The reason is simple: most existing workflows were designed around human constraints. Humans are slow at certain things (reading 200 documents, cross-referencing data across systems) and good at others (judgment calls, context switching, handling ambiguity). When you automate a process designed for human limitations, you inherit all the bottlenecks and workarounds that were baked in to accommodate those limitations.
What works is rebuilding from first principles. I helped a team build an internal application that assembles complex research binders automatically. We didn’t take their existing process and add AI to it. We sat down with the subject-matter experts, understood what the output needed to be, and then designed a new workflow where AI and data carried the load from the start.
The difference was dramatic. The old process involved researchers manually pulling sources, reading them, writing summaries, formatting them into binders, and sending them for review. The new process defined the output spec, let AI handle the assembly and summarization, and moved the humans to review and judgment. Same output quality. Fraction of the time. But it only worked because we didn’t try to automate the old way of doing it.
MIT’s own analysis backs this up. Their research found that 95% of AI investments don’t deliver returns, often because organizations layer AI onto outdated workflows instead of rethinking the work itself.
The role shift that nobody talks about
When AI handles the mechanical work, the human role changes. This sounds obvious in the abstract but it’s disorienting in practice.
My own role on the Greenhouse project shifted from writing every line of code to operating at the architect level. I was setting system boundaries. Defining data contracts. Deciding where responsibility should live. Establishing expectations around failure and observability. Reviewing output critically rather than producing it directly.
Andrej Karpathy described this shift well when he said he’s “not writing the code directly 99% of the time” and instead “orchestrating agents who do and acting as oversight.” That matches my experience. AI is a capable, tireless junior engineer that can translate well-specified intent into implementation at machine speed. But it can’t decide what to build, how to decompose the problem, or where the system boundaries should go. That’s the human job, and it requires more skill than writing the code yourself, not less.
The market is reflecting this. Demand for senior architects has surged 30% while entry-level programming positions have dropped from 30% to 20% of total tech roles. The people who can specify intent clearly and validate output are becoming more valuable. The people whose primary skill was translating specifications into code are watching that skill get automated.
This isn’t a comfortable thing to say. But pretending it’s not happening doesn’t help anyone prepare for it.
Culture is the actual barrier
BCG has a rule of thumb for AI value creation: 10% comes from the algorithms, 20% from the technology and data infrastructure, 70% from transforming people, organization, and processes. That ratio matches what I’ve seen.
The technical problems with AI adoption, getting models to work, building pipelines, integrating with existing systems, are hard but tractable. You can hire for them. You can buy solutions. The cultural problems are harder because you can’t outsource them.
Here’s what I mean by cultural barriers, specifically:
Most engineers were taught that their job is to write code. Telling them their job is now to specify what code should do and review what gets generated feels like a demotion, even when it actually gives them more reach than they had before. Getting comfortable describing intent instead of micromanaging implementation goes against decades of training. It takes time.
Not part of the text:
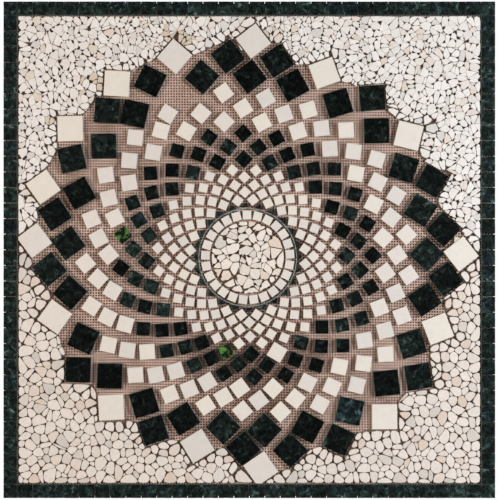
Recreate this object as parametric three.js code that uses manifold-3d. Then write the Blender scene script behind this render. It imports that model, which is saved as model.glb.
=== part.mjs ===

Then there’s the discipline problem. When AI generates code, the quality depends entirely on how well you specified what you wanted. Loose specifications produce loose code. This means investing in the boring stuff: type systems, interface definitions, acceptance criteria, observability hooks. The teams that skip this step end up with AI-generated code that works in demos and breaks in production.
Instrumentation is another one. When a human writes code, they carry implicit knowledge of how it works and where it might fail. AI-generated code has no such memory. You need explicit instrumentation from the start, or you end up with systems you can’t debug. I’ve watched teams discover this the hard way, usually at 2am when something breaks and nobody understands what the AI actually built.
And then there’s the speed adjustment. AI-assisted development compresses the feedback cycle. You go from specification to working code in minutes instead of days. That speed is only useful if you have the judgment to evaluate quickly, and the discipline to slow down when something doesn’t look right.
What actually moves organizations forward
The pattern I’ve seen work is this: leadership engages, but the conversation moves quickly from strategy into building. Builders and business owners are in the same room, not separated by layers of project management. The work is visible. The results are real.
When leaders see how quickly ideas turn into working systems, the conversation changes. It stops being about whether to adopt AI and starts being about how to reorganize around it. That’s the shift from experimentation to operating model.
This is harder than it sounds, because it requires leaders to do something uncomfortable: participate in the technical work closely enough to understand what’s actually happening. Not write code, but be in the room when decisions get made about system boundaries, data contracts, and what gets automated versus what stays human.
The organizations that are getting real value from AI aren’t the ones with the best models or the biggest budgets. They’re the ones where leadership understands that AI transformation is mostly a people problem, and where they’re willing to sit with the discomfort of changing how work gets done rather than just adding new tools to old processes.
The technology has been ready for a while now. The question, as usual, is whether the organization is willing to change how it works. Most aren’t. But the ones that do tend to move fast.